Is it necessary to amend the planting hole at all?

In many cases, amending the planting hole is not necessary, and can even be detrimental. Trees are naturally adapted to the soil conditions in their native environments. Planting them in amended soil can create an artificial environment that they struggle to adapt to once their roots grow beyond the amended area and encounter the surrounding native soil.

The best approach is often to plant the tree directly in the native soil, ensuring proper planting depth and watering practices. Focus on improving the overall health of the surrounding soil through mulching and proper watering techniques. This encourages the tree to establish a strong root system that can access water and nutrients from a larger area.

What is the best material to use as mulch around a newly planted tree?

Organic mulch, such as wood chips, shredded bark, or pine straw, is highly beneficial for newly planted trees. Mulch helps to retain soil moisture, suppress weeds, regulate soil temperature, and gradually add nutrients to the soil as it decomposes. It creates a favorable environment for root growth and overall tree health.

Apply a layer of mulch 2-4 inches deep, extending out to the drip line of the tree (or as far as practical). Be sure to keep the mulch a few inches away from the trunk of the tree to prevent moisture buildup and potential bark rot. Avoid using rock or gravel mulch, as it can heat up excessively and damage the tree’s roots.

What should I do if my soil is compacted?

Compacted soil can significantly hinder root growth and water infiltration, making it difficult for a newly planted tree to establish. If your soil is compacted, it’s important to address this issue before planting. One approach is to use a garden fork or tiller to loosen the soil in a wider area than just the planting hole.
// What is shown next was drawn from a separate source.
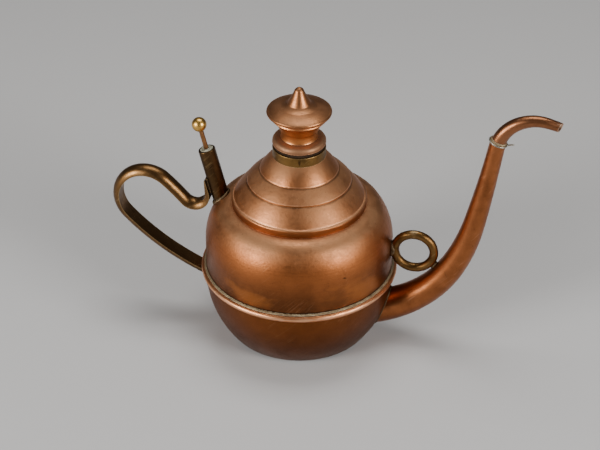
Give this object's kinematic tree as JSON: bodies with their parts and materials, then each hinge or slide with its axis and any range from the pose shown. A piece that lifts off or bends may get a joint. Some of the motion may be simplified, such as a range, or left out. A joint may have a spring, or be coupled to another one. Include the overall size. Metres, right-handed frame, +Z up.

Work organic matter, like compost, into the loosened soil to improve its structure and aeration.

Another technique is deep aeration, which involves using a specialized tool to create channels in the soil to improve drainage and air circulation. In severe cases, it may be necessary to break up the compacted layer entirely and replace it with better quality topsoil. Addressing soil compaction is crucial for providing a healthy environment for the tree’s roots to grow and thrive.